La mer, enfin!


Nous n’allions quand même pas prendre racine à Ensenada. Pourtant c’est bien ce qui nous semblait au bout de 18 jours à quai dans la marina de la ville, à supporter le tintamarre et les fumées âcres des paquebots de croisière. Privés de destinations lointaines pour cause de Covid, ces géants des mers de plus de trois cent mètres de long font des ronds dans l’eau, à moitié vides, entre Los Angeles et la Basse Californie. Bien sûr, nous devions remettre Chamade en état de naviguer et nous nous sommes dépêchés de le faire. Les quelques travaux nécessaires ont été expédiés en moins de 10 jours.

Mais voilà qu’une belle et profonde dépression a amené pluie, vents tempétueux et, surtout, un air glacial sur la région: à peine 5 à 6 degrés à l’aube. Adieu shorts et T-shirts, nous avons dû faire les fonds d’armoire pour trouver polaires et doudounes indispensables aux quatre jours d’attente supplémentaires dans cette ville qui, honnêtement, ne casse pas des briques.

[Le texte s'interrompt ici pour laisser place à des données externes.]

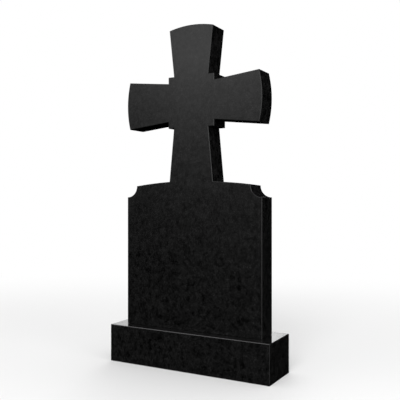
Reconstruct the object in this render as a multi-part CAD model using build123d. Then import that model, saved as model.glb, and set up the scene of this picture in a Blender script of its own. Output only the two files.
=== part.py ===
from build123d import *
import os

# Cross headstone of polished granite: a slab with a flared cross, pinned on a low stand.
# Millimetres. X runs across the front, Y to the back, Z up.
# The origin is on the ground under the middle of the stand.

# Stand: a plain rectangular base stone
STAND_LENGTH = 700.0
STAND_DEPTH = 200.0
STAND_HEIGHT = 150.0

# Sheet of granite that the panel and the cross are cut from in one piece
SLAB_WIDTH = 600.0
SLAB_HEIGHT = 1200.0
SLAB_THICKNESS = 100.0

# Panel: straight sides, a hollow cove at each shoulder, a low arch between the coves
PANEL_SIDE_HEIGHT = 523.0
COVE_RADIUS = 46.0
SHOULDER_RISE = 18.5

# Cross: a square centre block with four arms that widen outwards
BLOCK_SIDE = 204.0
ARM_ROOT_WIDTH = 153.0
ARM_END_WIDTH = 194.0
ARM_END_BULGE = 12.0

# Narrow bevel polished on the edges that show
ARRIS = 2.0

# Joint between the two stones: a bed of adhesive and two round steel pins
BED_THICKNESS = 1.0
BED_SETBACK = 6.0
PIN_DIAMETER = 12.0
PIN_LENGTH = 200.0
PIN_SPACING = 300.0
PIN_SOCKET_DEPTH = 100.0
PIN_BEVEL = 1.0
PIN_SIDE_CLEARANCE = 1.0
PIN_END_CLEARANCE = 5.0

# Places that follow from the sizes
SLAB_FOOT = STAND_HEIGHT + BED_THICKNESS
CROSS_REACH = SLAB_WIDTH / 2
CROSS_CENTRE = SLAB_HEIGHT - CROSS_REACH
PIN_FOOT = STAND_HEIGHT - PIN_SOCKET_DEPTH
PIN_TOP = PIN_FOOT + PIN_LENGTH


def shoulder_height(x):
    """Height of the arch between the coves above the slab's foot, at x from the middle."""
    half_chord = SLAB_WIDTH / 2 - COVE_RADIUS
    radius = (half_chord**2 + SHOULDER_RISE**2) / (2 * SHOULDER_RISE)
    crown = PANEL_SIDE_HEIGHT + COVE_RADIUS + SHOULDER_RISE
    return crown - radius + (radius**2 - x**2) ** 0.5


def panel_face():
    """The panel seen from the front, with its foot on the line y = 0."""
    side = SLAB_WIDTH / 2
    shoulder = side - COVE_RADIUS
    cove_top = PANEL_SIDE_HEIGHT + COVE_RADIUS
    with BuildSketch() as sketch:
        with BuildLine():
            Polyline((-side, PANEL_SIDE_HEIGHT), (-side, 0), (side, 0), (side, PANEL_SIDE_HEIGHT))
            CenterArc((side, cove_top), COVE_RADIUS, 180, 90)
            ThreePointArc((shoulder, cove_top), (0, cove_top + SHOULDER_RISE), (-shoulder, cove_top))
            CenterArc((-side, cove_top), COVE_RADIUS, 270, 90)
        make_face()
    return sketch.sketch


def arm_face():
    """A short arm that points up from the centre of the cross, which is the sketch's origin."""
    root = ARM_ROOT_WIDTH / 2
    end = ARM_END_WIDTH / 2
    start = BLOCK_SIDE / 2
    corner = CROSS_REACH - ARM_END_BULGE
    with BuildSketch() as sketch:
        with BuildLine():
            Polyline((end, corner), (root, start), (-root, start), (-end, corner))
            ThreePointArc((-end, corner), (0, CROSS_REACH), (end, corner))
        make_face()
    return sketch.sketch


def shaft_face():
    """The lower arm: it reaches an arm end's width at the arch and runs on into the panel."""
    root = ARM_ROOT_WIDTH / 2
    foot = ARM_END_WIDTH / 2
    top = CROSS_CENTRE - BLOCK_SIDE / 2
    arch = shoulder_height(foot)
    buried = PANEL_SIDE_HEIGHT
    flare = (foot - root) / (top - arch)
    wide = root + flare * (top - buried)
    with BuildSketch() as sketch:
        with BuildLine():
            Polyline((root, top), (-root, top), (-wide, buried), (wide, buried), close=True)
        make_face()
    return sketch.sketch


def slab_face():
    """The whole outline of the slab, seen from the front."""
    face = panel_face() + shaft_face() + Pos(0, CROSS_CENTRE) * Rectangle(BLOCK_SIDE, BLOCK_SIDE)
    for turn in (-90, 0, 90):
        face += Pos(0, CROSS_CENTRE) * Rot(0, 0, turn) * arm_face()
    return face


def pin_places():
    """The two pins' axes, left and right of the middle."""
    return {"left": -PIN_SPACING / 2, "right": PIN_SPACING / 2}


def drill(solid, low, high):
    """Cuts the pins' round holes from height low to height high."""
    radius = PIN_DIAMETER / 2 + PIN_SIDE_CLEARANCE
    for x in pin_places().values():
        solid -= Pos(x, 0, (low + high) / 2) * Cylinder(radius, high - low)
    return solid


def make_stele():
    """Panel and cross in one stone, bevelled all round except at the joint, and drilled below."""
    slab = extrude(Plane.XZ * slab_face(), amount=SLAB_THICKNESS / 2, both=True)
    outline = slab.faces().filter_by(Axis.Y).edges()
    foot = outline.group_by(Axis.Z)[0]
    slab = Pos(0, 0, SLAB_FOOT) * chamfer([edge for edge in outline if edge not in foot], ARRIS)
    return drill(slab, SLAB_FOOT, PIN_TOP + PIN_END_CLEARANCE)


def make_stand():
    """The base stone, bevelled at the top and down its corners, with the pins' sockets."""
    block = Pos(0, 0, STAND_HEIGHT / 2) * Box(STAND_LENGTH, STAND_DEPTH, STAND_HEIGHT)
    foot = block.edges().group_by(Axis.Z)[0]
    block = chamfer([edge for edge in block.edges() if edge not in foot], ARRIS)
    return drill(block, PIN_FOOT, STAND_HEIGHT)


def make_bedding():
    """The adhesive between the stones, held back from the slab's faces, with room for the pins."""
    length = SLAB_WIDTH - 2 * BED_SETBACK
    depth = SLAB_THICKNESS - 2 * BED_SETBACK
    bed = Pos(0, 0, STAND_HEIGHT + BED_THICKNESS / 2) * Box(length, depth, BED_THICKNESS)
    return drill(bed, STAND_HEIGHT, SLAB_FOOT)


def make_pin(x):
    """A round steel pin that stands on the bottom of its socket."""
    pin = Cylinder(PIN_DIAMETER / 2, PIN_LENGTH)
    pin = chamfer(pin.edges().filter_by(GeomType.CIRCLE), PIN_BEVEL)
    return Pos(x, 0, PIN_FOOT + PIN_LENGTH / 2) * pin


pieces = {
    "stand": make_stand(),
    "bedding": make_bedding(),
    "stele": make_stele(),
}
for side_name, pin_x in pin_places().items():
    pieces["pin_" + side_name] = make_pin(pin_x)

os.makedirs("parts", exist_ok=True)
for name, piece in pieces.items():
    export_step(piece, "parts/" + name + ".step")
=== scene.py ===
import math
import bpy
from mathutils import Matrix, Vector

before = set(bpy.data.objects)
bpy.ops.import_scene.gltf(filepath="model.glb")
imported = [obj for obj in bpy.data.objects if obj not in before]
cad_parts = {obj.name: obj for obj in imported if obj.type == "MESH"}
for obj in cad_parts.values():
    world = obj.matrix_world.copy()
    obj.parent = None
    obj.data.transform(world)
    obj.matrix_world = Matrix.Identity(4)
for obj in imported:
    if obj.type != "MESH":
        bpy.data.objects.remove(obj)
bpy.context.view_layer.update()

# Cross headstone of polished black granite, in metres in the CAD frame:
# X runs across the front, Y to the back, Z up, and the ground is at z = 0.

WHITE = (1.0, 1.0, 1.0, 1.0)

# Camera: level, and turned to see the front and the right side. Its middle is the place in the
# picture that the lens points at, in pixels from the left and from the top.
PICTURE_PIXELS = 400
SENSOR_WIDTH = 36.0
FOCAL_PIXELS = 612.7
MIDDLE_X_PIXELS = 180.2
MIDDLE_Y_PIXELS = 196.7
CAMERA_PLACE = (1.1658, -2.1509, 0.6766)
CAMERA_TILT = 90.0
CAMERA_TURN = 30.0

# Light: an even sky, and large soft lamps that face the middle of the stone, in watts
SKY_STRENGTH = 0.95
LAMP_SIZE = 2.4
LAMP_TARGET = (0.0, 0.0, 0.7)
LAMPS = {
    "key": {"place": (1.2, -3.95, 2.4), "power": 150.0},
    "fill": {"place": (4.4, -1.0, 1.2), "power": 52.0},
    "back": {"place": (-1.6, 4.2, 2.4), "power": 60.0},
}

# Floor: pale round the stone, turning to the white of the background further out
FLOOR_REACH = 60.0
FLOOR_ALBEDO = 0.8
FLOOR_PALE_RADIUS = 0.8
FLOOR_WHITE_RADIUS = 3.2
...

Patrice encore un peu emmitouflé au coucher du soleil

Enfin, dès que la météo s’est montrée plus clémente, nous avons largué les amarres : cap au sud! Ce jeudi 24 février, alors que Poutine attaque l’Ukraine, Chamade tourne le dos à la « civilisation ». Devant nous, 230 milles marins, deux jours et deux nuits de mer. Le soleil est revenu, le vent s’annonce soutenu mais pas trop, gage d’une navigation rapide et si possible confortable. La précision est de taille, puisque n’ayant plus navigué depuis septembre dernier, il va falloir à nouveau s’amariner sans laisser la porte ouverte au mal de mer qui guette toujours sournoisement lors de ces reprises. « Ah, vous avez le mal de mer? » nous demande-t-on souvent. Eh oui, parfois! Peu de navigateurs y échappent, du moins en mer! Car bien sûr au bistrot, le mal de mer c’est pour les mauviettes, comme l’affirment les loups de mer de comptoir. Heureusement, ça se gère. Quelques petites pilules nous aident parfois à tenir les quarts, tandis que Chamade danse la Java sur les flots. On veille, on dort, on manœuvre, on renoue avec l’infini des vagues.

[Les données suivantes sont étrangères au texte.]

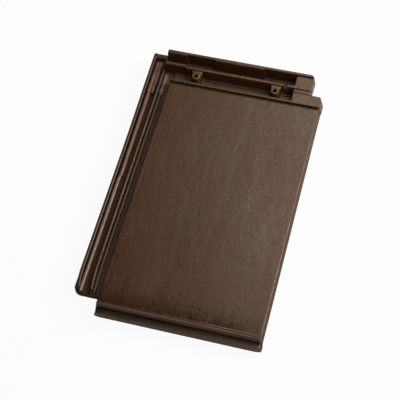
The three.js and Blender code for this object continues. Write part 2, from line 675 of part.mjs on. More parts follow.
// A hook rib under the plate that hangs in one of the head channels of the tile below.
function hookRib(channelFrom, channelTo) {
  const from = channelFrom + HOOK_PLAY - gauge;
  const to = channelTo - HOOK_PLAY - gauge;
  return alongX([
    [from - UNDER_SLOPE, -PLATE_THICKNESS + OVERLAP],
    [from, standing, FOOT_EDGE],
    [to, standing, FOOT_EDGE],
    [to + UNDER_SLOPE, -PLATE_THICKNESS + OVERLAP],
  ], LOCK_WEB, channelEnd - HOOK_PLAY);
}

function underside() {
  const nibs = join(nib(NIB_INSET), nib(channelEnd - NIB_INSET - NIB_WIDTH));
  const bossGaps = nailX.map((x) => block(
    [x - BOSS_ROOT / 2 - HOOK_PLAY, noseBack + OVERLAP, standing - OVERLAP],
    [x + CURB_FROM_HOLE + CURB + HOOK_PLAY, middleRib - gauge + 2 * OVERLAP, -PLATE_THICKNESS],
  ));
  const frontHook = cut(hookRib(frontRibEnd + WALL_DRAFT, middleRib - WEIR_DRAFT), ...bossGaps);
  const rearHook = hookRib(middleRibEnd + WALL_DRAFT, padFoot);
  const stiffeners = Array.from({ length: STIFFENERS }, (_, i) => {
    const x = THREE.MathUtils.lerp(LOCK_WEB, channelEnd, (i + 1) / (STIFFENERS + 1));
    return alongY([
      [x - STIFFENER_WIDTH / 2, -PLATE_THICKNESS + OVERLAP],
      [x - STIFFENER_WIDTH / 2 + UNDER_SLOPE, -PLATE_THICKNESS - STIFFENER_DEPTH, SMALL_EDGE],
      [x + STIFFENER_WIDTH / 2 - UNDER_SLOPE, -PLATE_THICKNESS - STIFFENER_DEPTH, SMALL_EDGE],
      [x + STIFFENER_WIDTH / 2, -PLATE_THICKNESS + OVERLAP],
    ], headEnd - gauge + HOOK_PLAY, PLATE_LENGTH + 2 * OVERLAP);
  });
  return join(nibs, frontHook, rearHook, ...stiffeners);
}

function tileSolid() {
  const body = join(
    plate(),
    flange(),
    nose(),
    sideLock(),
    head(),
    shoulder(),
    underside(),
    ...nailX.map(boss),
    ...nailX.map(curb),
  );
  return cut(body, ...nailX.map(nailHole));
}

// ---- The tile as a mesh ----
const made = tileSolid().getMesh();
const geometry = new THREE.BufferGeometry();
geometry.setAttribute("position", new THREE.BufferAttribute(made.vertProperties, 3));
geometry.setIndex(new THREE.BufferAttribute(made.triVerts, 1));
geometry.computeBoundingBox();
const { min, max } = geometry.boundingBox;
geometry.translate(-(min.x + max.x) / 2, -(min.y + max.y) / 2, -min.z);

const engobe = new THREE.MeshStandardMaterial({ color: 0x4f3c2f, roughness: 0.45, metalness: 0 });
const roofTile = new THREE.Mesh(geometry, engobe);
roofTile.name = "roof_tile";

const tile = new THREE.Group();
tile.add(roofTile);
export default tile;
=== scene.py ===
"""Looks of a flat interlocking roof tile of pressed clay with a dark brown satin engobe.

The tile is one pressed body. Its face and its underside are two height surfaces over one net of
lines, joined by side walls along the outline and round the nail holes. Shapes are worked out in
millimetres, with X 0 at the lock-side edge of the plate, Y 0 at the crest of the nose bead and
height 0 at the face of the plate, and are moved into the frame at the end.
"""
import logging
import math
from collections.abc import Callable
from dataclasses import dataclass, field
from enum import Enum
from functools import partial

import bpy
import numpy as np
from mathutils import Matrix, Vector
from numpy.typing import NDArray


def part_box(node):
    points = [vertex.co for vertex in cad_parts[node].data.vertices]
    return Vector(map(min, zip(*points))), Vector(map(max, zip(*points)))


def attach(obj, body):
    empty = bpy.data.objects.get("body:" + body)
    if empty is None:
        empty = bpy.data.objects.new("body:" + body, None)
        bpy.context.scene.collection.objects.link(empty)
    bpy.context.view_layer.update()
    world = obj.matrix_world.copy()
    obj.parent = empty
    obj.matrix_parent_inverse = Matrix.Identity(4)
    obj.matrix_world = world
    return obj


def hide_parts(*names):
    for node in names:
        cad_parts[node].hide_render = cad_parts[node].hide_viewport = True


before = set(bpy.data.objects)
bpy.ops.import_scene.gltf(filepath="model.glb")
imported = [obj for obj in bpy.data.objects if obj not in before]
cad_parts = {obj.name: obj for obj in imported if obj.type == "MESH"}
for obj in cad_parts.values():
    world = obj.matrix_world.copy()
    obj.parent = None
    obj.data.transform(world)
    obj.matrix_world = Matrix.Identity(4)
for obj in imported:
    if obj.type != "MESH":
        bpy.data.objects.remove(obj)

Array = NDArray[np.float64]
Numbers = NDArray[np.int64]
Mask = NDArray[np.bool_]
Surface = Callable[[Array, Array], Array]
Shift = Callable[[Array], Array]
Corner = tuple[float, ...]
Places = tuple[float, ...]
Span = tuple[float, float]
Place = tuple[float, float, float]
Colour = tuple[float, float, float, float]
log = logging.getLogger("roof_tile")
MILLIMETRE = 0.001
FAR = 800.0  # further than the tile is long
DEEP = 60.0  # deeper than the tile is thick
WHITE: Colour = (1.0, 1.0, 1.0, 1.0)


# ---------------------------------------------------------------- profiles and line nets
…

Un goéland égaré vient se reposer sur nos panneaux solaires, le soleil enflamme l’horizon en déclinant et Chamade s’enfonce dans la nuit noire. Nous avons l’impression de voguer dans La Voie lactée, tant il y a d’étoiles que l’on confond parfois avec des lumières de navires. Vers deux heures du matin, la lune sort lentement de la mer pour éclairer l’horizon. C’est somptueux, un lever de lune! Dès le lendemain nous commençons à réduire la toile.

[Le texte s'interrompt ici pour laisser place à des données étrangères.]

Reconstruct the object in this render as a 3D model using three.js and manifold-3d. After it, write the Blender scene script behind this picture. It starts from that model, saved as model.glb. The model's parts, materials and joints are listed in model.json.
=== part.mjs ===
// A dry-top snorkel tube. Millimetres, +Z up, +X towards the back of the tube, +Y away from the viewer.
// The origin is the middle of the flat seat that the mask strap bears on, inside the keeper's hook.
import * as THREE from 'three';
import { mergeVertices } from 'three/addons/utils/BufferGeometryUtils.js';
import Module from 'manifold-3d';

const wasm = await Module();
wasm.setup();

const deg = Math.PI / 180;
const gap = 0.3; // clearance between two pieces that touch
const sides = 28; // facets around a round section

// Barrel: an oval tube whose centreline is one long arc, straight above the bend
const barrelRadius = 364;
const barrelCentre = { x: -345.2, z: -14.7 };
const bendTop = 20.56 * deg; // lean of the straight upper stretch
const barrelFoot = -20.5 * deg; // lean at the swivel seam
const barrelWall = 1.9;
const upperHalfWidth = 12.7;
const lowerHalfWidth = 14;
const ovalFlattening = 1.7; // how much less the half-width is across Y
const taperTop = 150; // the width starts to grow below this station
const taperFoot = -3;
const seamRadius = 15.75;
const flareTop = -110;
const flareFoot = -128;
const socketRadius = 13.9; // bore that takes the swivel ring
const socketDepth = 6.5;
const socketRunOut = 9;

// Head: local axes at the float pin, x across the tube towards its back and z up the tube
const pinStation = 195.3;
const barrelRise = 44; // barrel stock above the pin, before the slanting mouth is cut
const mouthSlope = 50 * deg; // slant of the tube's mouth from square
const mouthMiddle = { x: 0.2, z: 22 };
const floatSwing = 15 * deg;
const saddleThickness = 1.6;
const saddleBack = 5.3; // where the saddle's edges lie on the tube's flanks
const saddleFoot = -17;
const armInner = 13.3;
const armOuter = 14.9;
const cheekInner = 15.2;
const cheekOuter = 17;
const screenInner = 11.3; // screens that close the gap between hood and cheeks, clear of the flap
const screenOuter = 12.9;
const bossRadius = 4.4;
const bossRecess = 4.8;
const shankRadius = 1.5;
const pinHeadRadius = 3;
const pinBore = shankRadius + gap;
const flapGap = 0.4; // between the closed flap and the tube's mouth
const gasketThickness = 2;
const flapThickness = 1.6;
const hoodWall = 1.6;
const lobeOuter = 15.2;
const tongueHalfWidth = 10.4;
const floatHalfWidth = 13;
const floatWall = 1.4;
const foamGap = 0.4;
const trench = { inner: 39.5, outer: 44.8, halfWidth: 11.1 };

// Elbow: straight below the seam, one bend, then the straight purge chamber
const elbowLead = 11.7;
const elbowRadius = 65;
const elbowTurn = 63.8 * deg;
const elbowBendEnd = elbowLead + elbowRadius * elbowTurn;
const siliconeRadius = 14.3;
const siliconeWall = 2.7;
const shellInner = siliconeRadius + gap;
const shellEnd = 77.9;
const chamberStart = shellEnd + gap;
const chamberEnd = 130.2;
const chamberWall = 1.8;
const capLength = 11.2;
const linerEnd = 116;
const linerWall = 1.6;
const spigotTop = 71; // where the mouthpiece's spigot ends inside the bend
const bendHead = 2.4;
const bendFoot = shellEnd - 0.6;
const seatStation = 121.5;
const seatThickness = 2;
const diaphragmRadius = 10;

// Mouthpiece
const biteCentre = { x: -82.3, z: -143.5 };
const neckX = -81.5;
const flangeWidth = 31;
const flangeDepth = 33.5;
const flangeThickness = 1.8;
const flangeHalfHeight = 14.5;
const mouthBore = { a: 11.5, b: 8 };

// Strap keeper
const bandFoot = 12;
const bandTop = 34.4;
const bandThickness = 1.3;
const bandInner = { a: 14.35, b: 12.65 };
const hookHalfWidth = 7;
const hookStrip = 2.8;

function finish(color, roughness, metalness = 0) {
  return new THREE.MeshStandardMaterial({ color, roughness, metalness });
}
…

Chamade glisse magnifiquement mais risque de nous faire arriver trop vite. Il faut freiner. Pas question de se faufiler de nuit au milieu du petit archipel de San Benito formé de trois îles, plutôt trois cailloux désolés, très sommairement cartographiés. Il faut y voir clair pour trouver l’endroit favorable où jeter l’ancre.